En Chine, la publication de la croissance au 1er trimestre a confirmé l’ampleur du rebond de l’économie (+2,2% en rythme trimestriel), porté par la consommation domestique dans les services comme en témoigne la hausse des ventes au détail en mars. La reprise est essentiellement dans le secteur des services (à l’image des indices PMI Caixin de mars), avec une évolution des prix à la consommation et à la production qui demeure très modérée alors que l’industrie connait un redémarrage limité compte tenu de la faiblesse de la demande mondiale. Du reste, les tensions géopolitiques se sont poursuivies : en représailles à la rencontre entre la présidente de Taïwan et des parlementaires américains, l’armée chinoise a organisé des exercices militaires dans le détroit de Taïwan.

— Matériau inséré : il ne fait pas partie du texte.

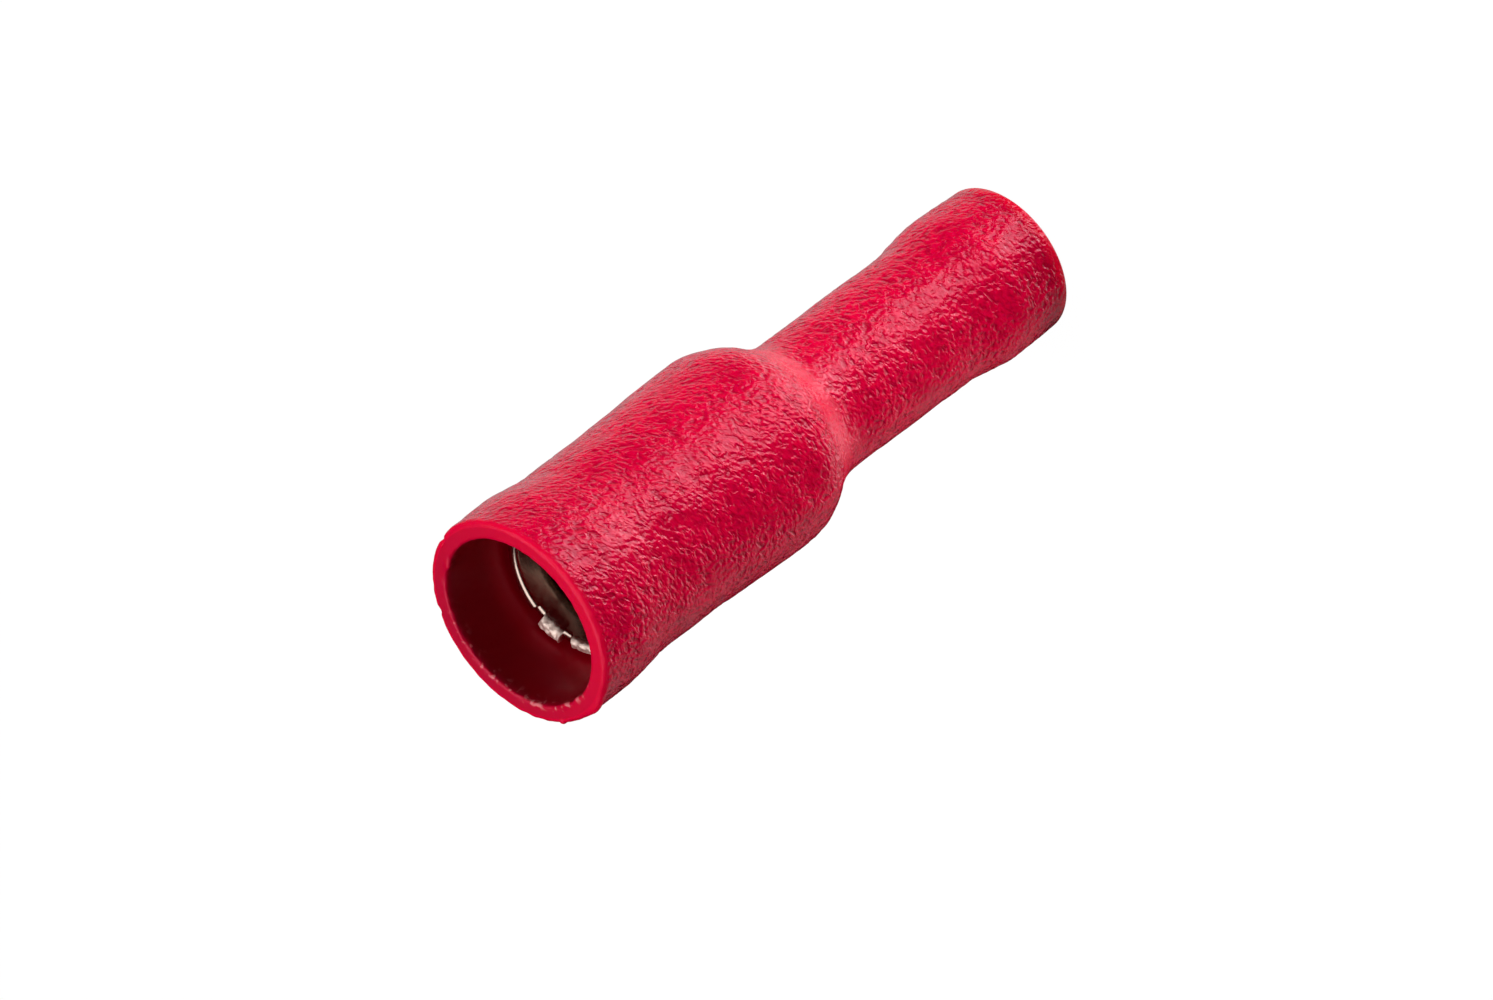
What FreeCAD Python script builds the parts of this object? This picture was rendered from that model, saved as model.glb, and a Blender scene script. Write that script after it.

S’agissant des matières premières, les pays de l’OPEP ont annoncé en début de mois des baisses de leur production de 1,16 million de barils par jour à partir de mai (auxquelles s’ajoutent la prolongation de la baisse de 500 000 barils/jour de la production russe jusqu’à fin d’année), alors que les cours du pétrole se sont montrés volatiles (en dépit du retour vers 80$/baril en fin de mois) et ont évolué en fonction des incertitudes relatives à la croissance mondiale. Le cours des métaux industriels se sont également repliés en raison des doutes sur la dynamique économique chinoise tandis que le cours du gaz européen a continué de baisser jusqu’à 38 €/MWh face à la faiblesse de la demande et cela alors que s’amorce la période de remplissage des stocks en vue de l’hiver prochain.